3/4 cup grated Parmesan cheese (Parmigiano-Reggiano is ideal)

Black pepper, to taste

1/4 cup extra-virgin olive oil

Juice from 1/2 lemon

Bring large pot of water to boil over high heat. Salt water liberally.

Remember, the rule of thumb when cooking pasta or blanching vegetables is to make your water as salty as the sea.

Add asparagus and cook until crisp-tender, about 5 minutes.

Remove asparagus to prepared ice bath - ice water in large bowl - to stop the cooking process.

Meanwhile, roast garlic cloves, removed from bulb but still in paper, by placing in dry pan over medium heat.

Once bulbs become soft to touch and slightly brown, about 10 minutes, remove and peel.

Place asparagus, garlic, pine nuts, Parmesan cheese and pinch of black pepper into bowl of food processor. Turn on motor and begin chopping/mixing process.

With motor running, slowly pour in enough olive oil so sauce comes together; start with 1/4 cup.

Stop motor, scraping down sides of bowl if necessary.

Add lemon juice, and then adjust seasoning by adding additional salt, pepper and lemon juice, if needed; pulse a few more times to combine.

Serve with pasta and a few lightly steamed asparagus spears, or with chicken, fish or even steak.

Roasted asparagus with Parmesan

Last, but definitely not least, is an oldie but goodie.

This classic roasted asparagus side dish was a favorite in my family, and I'm sure it will become one in yours. Not only is it incredibly easy to prepare, its simplicity is what makes it so special.

The tender tips become golden and crispy in a matter of minutes, and the salty bite of the Parmesan adds just the right amount of richness.

Yields 2 generous servings.

1 bunch asparagus, woody ends removed

1 tablespoon olive oil

Parmesan cheese (Parmigiano-Reggiano is ideal)

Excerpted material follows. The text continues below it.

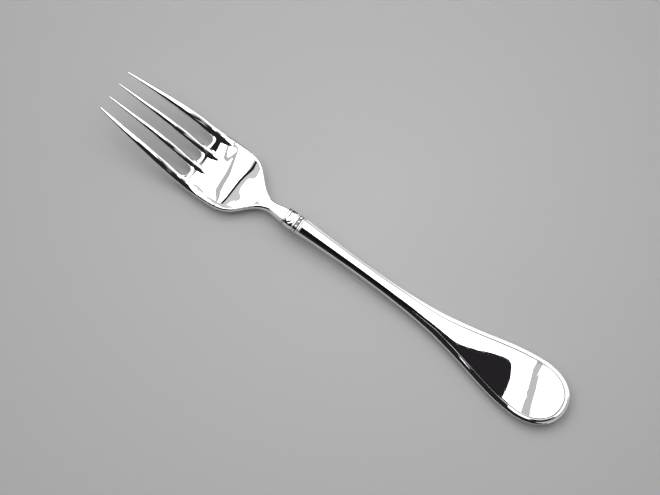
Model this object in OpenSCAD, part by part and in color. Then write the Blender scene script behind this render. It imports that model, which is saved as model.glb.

Kosher salt and black pepper, to taste

Preheat oven to 450 degrees.

In large bowl, toss asparagus in olive oil to coat. Place on baking sheet and roast in oven until just starting to brown, about 10 minutes.

Remove from oven and top with generous portion of Parmesan; season with salt and pepper as desired.

Since Parmesan is a rather salty cheese, go light on additional salt. You can always add more at the end.

Return to oven and bake for an additional 5 minutes, or until cheese has melted and starts to brown.